Worse was to come with the advent of the Nazi government in 1933. The “poison-gas scientists”, with their pseudo-logical excuses for the lethal consequences of their work, were followed by the even more pernicious practitioners of Nazi racial hygiene and eugenics. Disreputable voices began to emerge from the murky background, complaining about the alleged waste of resources on people who were mentally ill, which ultimately led to a programme to get rid of “life unworthy of life”. Anti-semitism – promoted by the central authorities – grew exponentially.

In physics, it is probably enough to list some of the famous names of those who were forced out of Germany in the 1930s. They included Bethe, Bloch, Born, Debye, Einstein, Franck, Gabor, Gustav Hertz, Herzberg, Hess, Hevesy, Schrödinger, Stern and Wigner, as well as the mathematicians Richard Courant, Emmy Noether and Hermann Weyl. The names will be familiar to anyone with an interest in physics or the physical sciences.

As Cornwell accurately points out: “In the lethal mix of power, fear, cruelty and dilettantism, pseudo-science began to flourish virtually unchallenged under the auspices of the SS in Hitler’s Germany. The direction of SS-sponsored ‘researches’ in time brought appalling suffering and death to their victims and degradation upon all those associated with their conduct and data.”

Perhaps those who remained (as far as was possible) outside the Nazi mainstream were later sustained by Planck’s advice to Heisenberg in 1933. “If we can guide even small groups of talented and right-minded young through these horrible times,” advised Planck, “we shall have done a great deal to ensure Germany’s resuscitation after the end.”

There are, however, profoundly irreducible difficulties with this opinion. For example, in 1943 Heisenberg visited the ancient Jagiellonian University of Krakow in Poland, to which he had been invited by the infamous governor-general Hans Frank, who was later hanged at Nuremberg after the war. There Heisenberg gave a lecture on modern physics to a lay “Germans-only” audience. As he spoke, 184 members of the professorial staff of the university were languishing in a concentration camp. They had been lured some months earlier to a meeting – supposedly to discuss the re-opening of the university – and then treacherously arrested by Frank’s henchmen.

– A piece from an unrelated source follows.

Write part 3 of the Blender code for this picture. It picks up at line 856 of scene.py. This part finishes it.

More generally, the Polish intelligentsia was being systematically destroyed in accordance with detailed policies formulated before the Second World War. A special list was prepared in Berlin of 61,000 (sic) members of the Polish intelligentsia who were to be arrested and killed as German forces entered the country. Some 45 professors of the University of Lwow (now Lviv) – and even some members of their families – were identified by name and were executed on the first week of German occupation in 1941. Many of these people were well known to members of the German academic establishment.

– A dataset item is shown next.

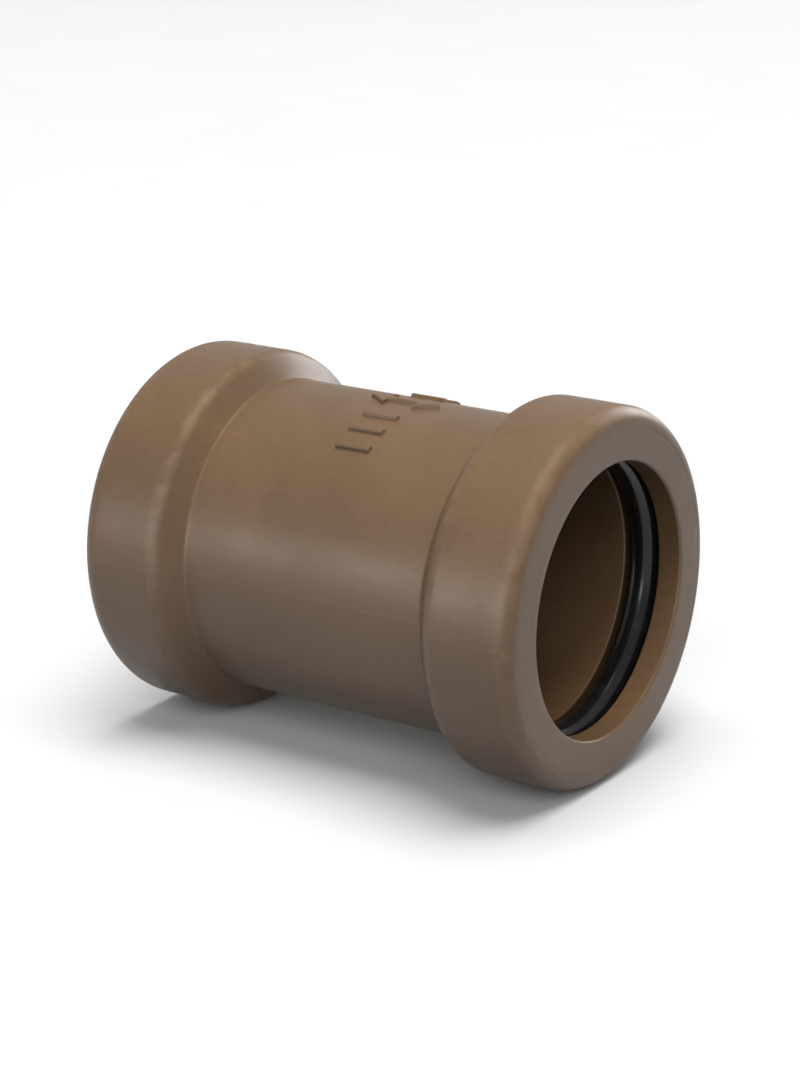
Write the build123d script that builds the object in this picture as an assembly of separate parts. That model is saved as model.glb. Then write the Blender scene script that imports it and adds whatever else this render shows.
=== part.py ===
from build123d import *
import os

# Push-fit coupling for 32 mm waste pipe (34.6 mm outside diameter).
# The bore lies along X. The origin is on the bore's axis, at mid-length, and +Z points at the raised mark.

# Driving dimensions, in millimetres and degrees
pipe_radius = 17.3
bore_clearance = 0.25
length = 65.3
head_radius = 24.25
head_length = 11.9
shoulder_length = 2.65
mid_radius = 20.8
rim_round_axial = 2.45
rim_round_radial = 2.0
crease_round = 2.5
waist_round = 0.6

ring_thickness = 3.3
ring_seat_radius = 22.0
ring_side_gap = 0.05
mouth_round = 0.4
ring_back_chamfer = 0.3

groove_width = 4.95
groove_radius = 20.25
bore_edge_round = 0.3

stop_radius = 16.3
stop_width = 2.0
stop_edge_round = 0.25

seal_pipe_gap = 0.03
seal_width = 4.0
seal_corner_round = 1.3
seal_ring_gap = 0.475

mark_height = 0.5
mark_along = 1.75
stroke_length = 5.4
stroke_width = 1.3
stroke_angles = (-33, -24, -15, 15, 24, 33)
arrow_length = 11.0
arrow_head_length = 3.4
arrow_head_width = 4.4
arrow_shaft_width = 1.3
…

Those scientists who, in effect, followed Planck’s advice and stayed in Germany must have known what was going on. Indeed, there is convincing evidence that they did know. Dubbing them “fellow travellers in the Nazi regime”, Cornwell points out that these scientists “remained on the face of it morally and politically aloof while arguing that science is an apolitical, neutral pursuit”.

Then there is the question of the bomb. Cornwell describes the famous period during 1945 when leading German scientists, including Heisenberg, were held under house arrest at Farm Hall near Cambridge by the British authorities. The author discusses the transcripts of the secret recordings that were made of their conversations, from which it seems reasonably clear that Heisenberg did not really understand the practical physics of the underlying bomb-making process. It is also clear that Walter Gerlach, who was among those detained at Farm Hall, was, in principle, willing to use Germany’s nuclear discoveries. “If Hahn has made this discovery, let us at least be the first to make use of it,” he said. Fortunately they did not succeed, and they all tried to hide behind their last refuge – patriotism.

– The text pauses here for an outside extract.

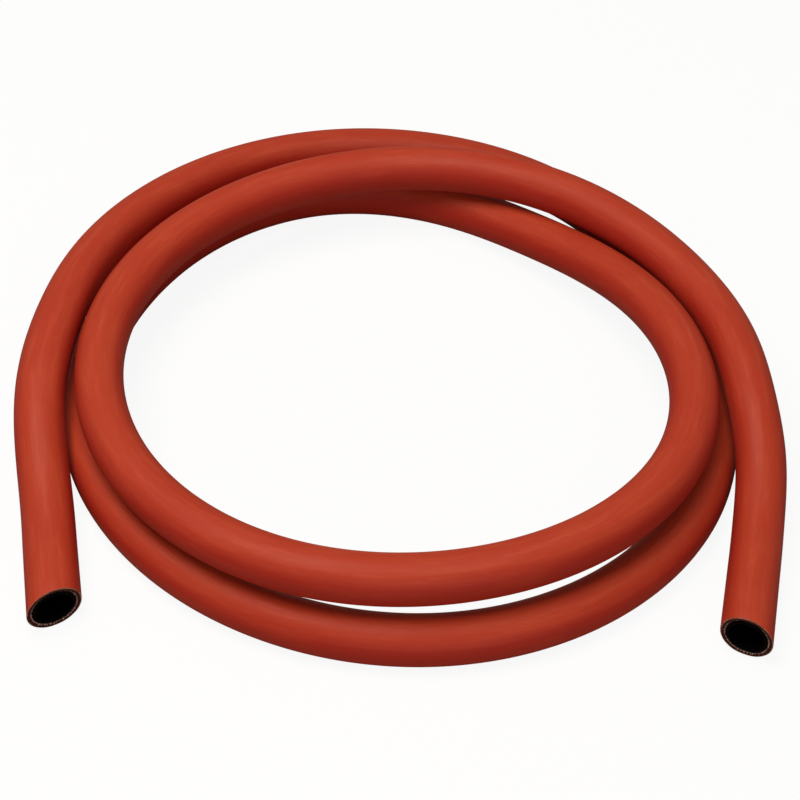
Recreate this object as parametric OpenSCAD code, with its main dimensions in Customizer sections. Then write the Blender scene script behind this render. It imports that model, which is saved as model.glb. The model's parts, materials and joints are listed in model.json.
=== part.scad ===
// Coil of rubber hose with a textile reinforcement and two plain cut ends.
// Millimetres, +Z up. The coil lies on Z = 0 and the origin is at the middle of its footprint.

/* [Hose wall] */
// Bore, for a half inch hose tail
bore_d = 12.7; // [10:0.1:16]
// Wall of the black inner tube
tube_wall = 1.3; // [0.8:0.05:2.5]
// Thickness of the textile braid
textile_wall = 0.5; // [0.3:0.05:1]
// Wall of the red outer cover
cover_wall = 1.35; // [0.8:0.05:2.5]

/* [Coil] */
// Radius of the loops, to the middle of the hose
coil_r = 120; // [110:1:170]
// Space between one strand and the next
strand_gap = 0.6; // [0.6:0.1:3]
// Length of the straight end at each cut
end_len = 27; // [20:1:40]

/* [Hidden] */

// Diameters of the layers, each bonded to the next
tube_d = bore_d + 2 * tube_wall;
textile_d = tube_d + 2 * textile_wall;
hose_d = textile_d + 2 * cover_wall;

// The coiled run is swept as flats: this many round the hose, and this many rings in a loop
sides = 10;
loop_rings = 24;
// The outside and the bore of a straight end are true cylinders, drawn with this many facets,
// and the layers meet inside it on this many flats
round_facets = 96;
end_sides = 12;
// Corner radius of the polygon of n sides that has the area of a circle of radius 1
function corner(n) = sqrt(2 * PI / (n * sin(360 / n)));
strand_pitch = corner(sides) * hose_d + strand_gap;
// Overlap that joins things meant to be one solid, and carries a cut past the face it opens
lap = 0.01;

// Where the hose lies on the floor its underside is flat, to this depth
flat_depth = hose_d / 10;
floor_z = hose_d / 2 - flat_depth;
// The cut ends are round all the way, so their middles lie this much higher, in pitches
end_up = flat_depth / strand_pitch;

// How the hose is laid, from the left end to the right one and clockwise from above:
// the angle round the coil, then pitches beyond coil_r, then pitches above the floor strand.
// Three stations at one height start and finish the lay, so both ends come out level.
lay = [
    [225, 2.5, end_up], [215, 1.75, end_up], [205, 1.25, end_up], [190, 1, 1],
    [170, 0.75, 1], [145, 1.25, 0.6], [105, 1.75, 0.25], [60, 1.2, 0],
    [15, -0.3, 0], [-30, 0.6, 0], [-75, 0.6, 0], [-120, 0.25, 0],
    [-165, 0.25, 0], [-210, 0.25, 0], [-255, 0.75, 0], [-300, -1, 0.1],
    [-345, -0.9, 1], [-390, 0.25, 1.1], [-435, 0, 1.1], [-480, 0, 1],
    [-525, -0.1, 1], [-570, -0.25, 1], [-615, -0.5, 1.1], [-660, -0.25, 1.2],
    [-695, 0.1, 1], [-715, 0.5, 1], [-730, 0.75, 1], [-740, 1.25, 0.5],
    [-750, 1.6, end_up], [-760, 2.2, end_up], [-765, 2.7, end_up]
];
spans = len(lay) - 3;

// A uniform cubic B-spline eases the hose along its stations, t from 0 to spans
function weights(u) = [
    pow(1 - u, 3),
    3 * pow(u, 3) - 6 * pow(u, 2) + 4,
    3 * (u + pow(u, 2) - pow(u, 3)) + 1,
    pow(u, 3)
] / 6;
function laid(t) =
    let (i = max(0, min(spans - 1, floor(t))))
    weights(t - i) * [for (k = [0:3]) lay[i + k]];
function route(t) =
    let (l = laid(t), r = coil_r + l[1] * strand_pitch)
    [r * cos(l[0]), r * sin(l[0]), floor_z + l[2] * strand_pitch];

function unit(v) = v / norm(v);
// Step in t over which a heading is measured
small_step = 0.001;
function heading(t) = unit(route(t + small_step) - route(t - small_step));

// Where on the lay the rings sit, as dense as loop_rings asks
function rings_in(i) = ceil((lay[i + 1][0] - lay[i + 2][0]) * loop_rings / 360);
ring_t = [for (i = [0:spans - 1]) for (k = [0:rings_in(i) - 1]) i + k / rings_in(i), spans];
last = len(ring_t) - 1;

centres = [for (t = ring_t) route(t)];
headings = [for (t = ring_t) heading(t)];

// A corner of a ring of radius r. Over the floor each layer keeps its depth inside the wall.
function across(h) = unit([h.y, -h.x, 0]);
function ring_corner(i, j, r) =
    let (
        h = headings[i],
        a = 270 + (j + 0.5) * 360 / sides,
        p = centres[i] + corner(sides) * r * (across(h) * cos(a) + cross(across(h), h) * sin(a))
    )
    [p.x, p.y, max(p.z, hose_d / 2 - r)];
function wall_points(r) = [for (i = [0:last]) for (j = [0:sides - 1]) ring_corner(i, j, r)];

// The cut faces: outwards direction and middle, at the left (end = 0) and at the right (end = 1)
function outwards(end) = end == 0 ? -headings[0] : headings[last];
function mouth(end) = centres[end == 0 ? 0 : last] + outwards(end) * end_len;

// The footprint's middle, from the swept wall and the widest points of the cut faces
footprint = concat(
    wall_points(hose_d / 2),
    [for (end = [0, 1]) for (s = [-1, 1]) mouth(end) + s * hose_d / 2 * across(outwards(end))]
);
function middle(axis) =
    let (v = [for (p = footprint) p[axis]]) (min(v) + max(v)) / 2;
origin = [middle(0), middle(1), 0];

// Least distance from a point to the straight run between two ring centres
function to_run(p, a, b) =
    let (u = max(0, min(1, (p - a) * (b - a) / ((b - a) * (b - a))))) norm(p - a - u * (b - a));
half_loop = loop_rings / 2;
least_gap = min([
    for (i = [0:last - 1]) for (j = [0:last - 1]) if (abs(i - j) > half_loop) for (u = [0, 0.5])
        to_run(centres[i] * (1 - u) + centres[i + 1] * u, centres[j], centres[j + 1])
]) - corner(sides) * hose_d;
hose_length = 2 * end_len
    + [for (i = [1:last]) norm(centres[i] - centres[i - 1])] * [for (i = [1:last]) 1];

echo(least_gap_between_strands = least_gap);
echo(hose_length = hose_length, hose_d = hose_d, strand_pitch = strand_pitch);
for (end = [0, 1]) echo(end = end, mouth = mouth(end) - origin, outwards = outwards(end));

// One wall of the coiled run, between two radii, from the one straight end to the other
module swept_layer(r_in, r_out) {
    rings = last + 1;
    // Corner j of ring i, on the outer surface (0) or the inner one (1)
    function at(skin, i, j) = skin * rings * sides + i * sides + j % sides;
    function skin_faces(skin) = [
        for (i = [0:last - 1]) for (j = [0:sides - 1])
            let (
                a = at(skin, i, j), b = at(skin, i, j + 1),
                c = at(skin, i + 1, j + 1), d = at(skin, i + 1, j)
            )
            each skin == 0 ? [[a, b, c], [a, c, d]] : [[c, b, a], [d, c, a]]
    ];
    function cut_faces(i, first) = [
        for (j = [0:sides - 1])
            let (
                a = at(0, i, j), b = at(0, i, j + 1), c = at(1, i, j + 1), d = at(1, i, j)
            )
            each first ? [[c, b, a], [d, c, a]] : [[a, b, c], [a, c, d]]
    ];
    polyhedron(
        points = concat(wall_points(r_out), wall_points(r_in)),
        faces = concat(skin_faces(0), skin_faces(1), cut_faces(0, true), cut_faces(last, false))
    );
}

// A bar along a straight end: round for a bare surface, flat-sided between two bonded layers
module end_bar(r, bare, depth) {
    if (bare) cylinder(r = r, h = depth, $fn = round_facets);
    else cylinder(r = corner(end_sides) * r, h = depth, $fn = end_sides);
}

// One wall of a straight end, from the cut face to just past the start of the coiled run
module straight_end(end, r_in, r_out) {
    o = outwards(end);
    depth = end_len + lap;
    translate(mouth(end)) rotate([0, 90, atan2(-o.y, -o.x)]) difference() {
        end_bar(r_out, r_out == hose_d / 2, depth);
        translate([0, 0, -lap]) end_bar(r_in, r_in == bore_d / 2, depth + 2 * lap);
    }
}

module layer(d_in, d_out) {
    translate(-origin) {
        swept_layer(d_in / 2, d_out / 2);
        for (end = [0, 1]) straight_end(end, d_in / 2, d_out / 2);
    }
}

module outer_cover() { color("firebrick") layer(textile_d, hose_d); }
module textile_braid() { color("burlywood") layer(tube_d, textile_d); }
module inner_tube() { color("#1e1c1b") layer(bore_d, tube_d); }

outer_cover();
textile_braid();
inner_tube();
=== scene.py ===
"""A coil of red rubber hose: cured rubber cover, braided yarn and black inner tube.

Lengths are in millimetres, and MM turns them to Blender's metres.
"""

import json
import math

import bpy
import numpy as np
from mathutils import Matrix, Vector


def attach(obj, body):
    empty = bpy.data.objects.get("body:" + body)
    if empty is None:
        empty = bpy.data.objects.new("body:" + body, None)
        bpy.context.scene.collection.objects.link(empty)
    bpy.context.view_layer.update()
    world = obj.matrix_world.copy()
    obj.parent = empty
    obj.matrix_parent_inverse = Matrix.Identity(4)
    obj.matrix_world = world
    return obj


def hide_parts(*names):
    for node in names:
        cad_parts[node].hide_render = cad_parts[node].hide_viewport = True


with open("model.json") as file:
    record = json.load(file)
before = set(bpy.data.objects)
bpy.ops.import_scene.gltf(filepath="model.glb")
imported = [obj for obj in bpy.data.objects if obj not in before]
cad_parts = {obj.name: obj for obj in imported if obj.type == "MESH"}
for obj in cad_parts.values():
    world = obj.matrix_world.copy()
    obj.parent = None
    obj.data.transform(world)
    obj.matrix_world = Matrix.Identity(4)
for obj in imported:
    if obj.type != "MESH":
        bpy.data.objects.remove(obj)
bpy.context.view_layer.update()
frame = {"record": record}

MM = 0.001
SEED = 20

# ---------------------------------------------------------------- the hose's sizes

BORE_D = 12.7
TUBE_WALL = 1.3
BRAID_WALL = 0.5
COVER_WALL = 1.35
COIL_R = 120
STRAND_GAP = 0.6
END_LEN = 27

TUBE_R = BORE_D / 2 + TUBE_WALL
BRAID_R = TUBE_R + BRAID_WALL
HOSE_R = BRAID_R + COVER_WALL
HOSE_D = 2 * HOSE_R
YARN_R = (TUBE_R + BRAID_R) / 2

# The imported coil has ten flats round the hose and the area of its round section, so its edges
# stand out CORNER times as far as the round skin, and that sets the pitch of its strands
FLATS = 10
CORNER = math.sqrt(2 * math.pi / (FLATS * math.sin(2 * math.pi / FLATS)))
PITCH = CORNER * HOSE_D + STRAND_GAP

# A strand on the floor is flat below by a tenth of the hose, and the ends just touch the floor
FLAT_DEPTH = HOSE_D / 10
FLOOR_Z = HOSE_R - FLAT_DEPTH
END_UP = FLAT_DEPTH / PITCH

# How the hose is laid, from the left end to the right one and clockwise from above: the angle
# round the coil, pitches beyond COIL_R, and pitches above the floor strand
LAY = np.array([
    [225, 2.5, END_UP], [215, 1.75, END_UP], [205, 1.25, END_UP], [190, 1, 1],
    [170, 0.75, 1], [145, 1.25, 0.6], [105, 1.75, 0.25], [60, 1.2, 0],
    [15, -0.3, 0], [-30, 0.6, 0], [-75, 0.6, 0], [-120, 0.25, 0],
    [-165, 0.25, 0], [-210, 0.25, 0], [-255, 0.75, 0], [-300, -1, 0.1],
    [-345, -0.9, 1], [-390, 0.25, 1.1], [-435, 0, 1.1], [-480, 0, 1],
    [-525, -0.1, 1], [-570, -0.25, 1], [-615, -0.5, 1.1], [-660, -0.25, 1.2],
    [-695, 0.1, 1], [-715, 0.5, 1], [-730, 0.75, 1], [-740, 1.25, 0.5],
    [-750, 1.6, END_UP], [-760, 2.2, END_UP], [-765, 2.7, END_UP],
])
SPANS = len(LAY) - 3


def unit(v):
    """Rows of v, each made one long."""
    return v / np.linalg.norm(v, axis=-1, keepdims=True)


def laid(t):
    """The stations of LAY, eased by a uniform cubic B-spline, at each t from 0 to SPANS."""
    i = np.clip(np.floor(t).astype(int), 0, SPANS - 1)
    u = (t - i)[:, None]
    parts = [(1 - u) ** 3, 3 * u**3 - 6 * u**2 + 4, 3 * (u + u**2 - u**3) + 1, u**3]
    return sum(w / 6 * LAY[i + k] for k, w in enumerate(parts))


def route(t):
    """Points on the hose's middle line about the coil's own centre."""
    angle, out, up = laid(t).T
    r = COIL_R + out * PITCH
    a = np.radians(angle)
    return np.stack([r * np.cos(a), r * np.sin(a), FLOOR_Z + up * PITCH], axis=1)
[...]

The final 37-page section entitled “Science from the Cold War to the war on terrorism” is a kind of paternoster addressed to scientists and others. Those who have already been converted will welcome it. Those who have not will wonder how it really relates to what came before. The publishers describe this volume as an “epic and unique chronicle”. It is not quite that, but it is a useful, well presented and reasonably priced introduction to an important subject.